Has US military been infiltrated?
Arrests of three men from Guantánamo could point to a new risk to security.
WASHINGTON — The name of the US detention center for terror suspects at Guantánamo Bay, Cuba - Camp X-Ray - has acquired a new meaning in recent days.
Officials are now holding up the camp's operations to the light and scrutinizing them carefully for evidence of trouble within. Three government employees who worked there have been detained on suspicion of espionage, hinting at unexpected trouble within the concertina wire.
"The arrests point in the direction of some broader counterintelligence problem, or even conspiracy at its worst in terms of infiltration of the Army," says Jim Walsh, an expert on international security at Harvard University's John F. Kennedy School of Government.
That would be the worst-case scenario for military and intelligence investigators, who now have a team at Guantánamo. They are under intense pressure to determine if these men were connected with each other, who they may have reported to, and what information they may have divulged. The accused had access to individual prisoners, and were able to talk to them with no other Arabic speakers present.
If they are found to be part of some sort of conspiracy, were they possibly just members of the military who became disgruntled because of what they observed at Guantánamo and turned against the US? Or, perhaps, were they Al Qaeda members planted in the US military as sleeper agents, awaiting activation?
The latter would be more damaging, as it would indicate Al Qaeda has reached a higher plateau than imagined. They would have reached a skill level that enabled them to penetrate the US government. Only nation-states have done this in the past.
"The good news is that we have found these people," says Robert Pfaltzgraff, an international-security expert at Tufts University's Fletcher School of Law and Diplomacy in Medford, Mass. "The bad news is that there may be others."
The latest suspect was apprehended Monday at Boston's Logan Airport. Ahmed Mehalba, a naturalized US citizen of Egyptian descent who worked as an interpreter at the Guantánamo prison camp, was arrested after returning from a trip to Egypt via Milan.
Inspectors with the Customs and Border Protection unit of the Department of Homeland Security noted that Mr. Mehalba held US military identification and found 132 computer discs tucked into his bags. Mehalba told them the discs contained only music and videos. But officials popped one of the discs, labeled "backup #3 for M.O.'s profile" into a computer and discovered it contained information about the base in Cuba, some designated "secret."

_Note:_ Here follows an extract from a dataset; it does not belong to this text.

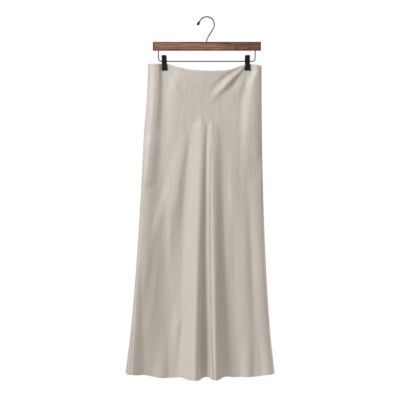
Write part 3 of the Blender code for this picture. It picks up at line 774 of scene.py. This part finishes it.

Mehalba, who served as an Arabic language translator at Guantánamo, was provided by the San Diego-based Titan Corp. He was arrested on a charge of making false statements to federal agents.
Two others, the Muslim chaplain and the other translator, have already been detained for alleged espionage activity at Guantánamo.
Army Capt. James Yee, a Muslim chaplain, was arrested on Sept. 10 at a Navy base in Florida and is being held in a Navy brig in Charleston, S.C. He allegedly possessed documents with information about some of the detainees and their interrogations as well as sketches of the prison. Captain Yee is a Chinese-American who converted to Islam when he served an earlier stint in the Army. He left in the early 1990s to study Islam in Syria, and then returned to the US to become a chaplain in the military.
"Yee hasn't been formally charged," says Capt. Tom Carlson, spokesman for US Southern Command in Miami. "The investigation is ongoing, and we're waiting for that to conclude to decide whether to press charges or release him."
Air Force Senior Airman Ahmad al-Halabi was arrested on July 23 as he returned to the same Navy base in Florida after serving an eight-month tour at the Guantánamo camp. Mr. Halabi, whose case was only made public last week, allegedly carried sensitive documents about prisoners in the camp, including the names and cell-block numbers of captives, as well as 180 letters they'd written to people on the outside. In addition, investigators say, he possessed information on aircraft arriving and departing from the base, as well as a map of the installation. He was charged with sending classified information about the prison camp to an unspecified "enemy" and is being held at Vandenberg Air Force Base in California.
The Pentagon is reviewing its process for obtaining outside translators and the process of certifying Muslim chaplains, as well as clergy representing all other religions.
Sen. Charles Schumer (D) of New York has repeatedly called that process into question.
Senator Schumer says, "It is disturbing that organizations with possible terrorist connections and religious teachings contrary to American pluralistic values hold the sole responsibility for Islamic instruction in our armed forces.... There are numerous American Muslim organizations with pristine reputations who are able to perform such activities."